Anyways, this essay suffered from that muddling or needlessly obfuscating the subject - Fogel launches into a discussion of medieval European pilgrimage practices via Chaucer, then how those practices (or at least the writing of such practices) shifted in the 15th century. Made some uncomfortable parallels with Judeo-Christian sites that I didn't like, and really - whatever Chaucer's contribution to pilgrimage travel writing, his relevance to a 1906 Confucian pilgrimage is limited.
- Itō Takeo and the research via the South Manchurian Railway Company. This chapter was really interesting - also deals a bit with post-war realities for people who were at once proud of what they did in research capabilities but ashamed of their role in perpetuating imperialism etc. Loved this paragraph, probably my favorite out of the whole book:
The problem is that when an SMR report conflicted with what the army really wanted to do, as startlingly apparent in its response to Nakanishi's report on China's resistance capacity, the army simply ignored it.
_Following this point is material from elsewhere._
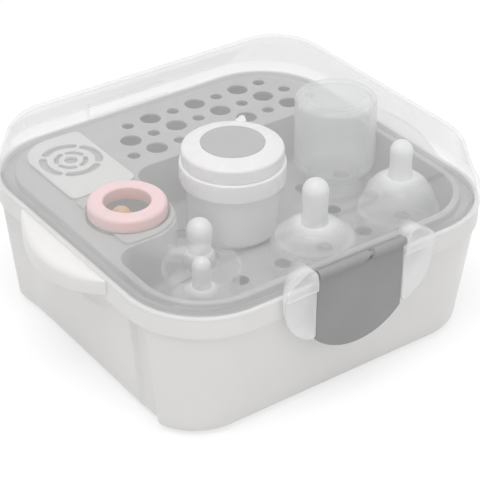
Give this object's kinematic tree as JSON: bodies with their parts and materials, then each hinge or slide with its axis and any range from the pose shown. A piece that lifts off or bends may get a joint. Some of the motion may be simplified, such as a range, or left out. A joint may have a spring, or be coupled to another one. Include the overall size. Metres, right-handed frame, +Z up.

A comparison with the American military and the war in Vietnam suggests itself here. The United States was similarly fighting a limited war against a guerrilla foe with principal support in the villages (not the cities); and one can imagine General Westmoreland's commissioning an American Nakanishi to prepare a report of the Vietnamese resistance and receiving exactly the same conclusions the Guandong army got. The interesting thin is that the U.S. army, of course, had no such research operation as the SMR, and the U.S. government was often criticized in the 1960s for being colossally ignorant of Vietnamese realities; for if it knew anything about its enemy and that enemy's history, the argument went, it never would have waged such a land war in Southeast Asia. The Guandong army had the largest research institute in the world at its beck and call. When it commissioned just such a report, it simply ignored the conclusions, arrested the authors, and pressed on with a calamitous and brutal war. [emph. mine] (134)
- Finally a companion piece to the one on Japanese Sinology, and one on Chinese Japanology (looking at a book from '89). Rather ... scathing in parts.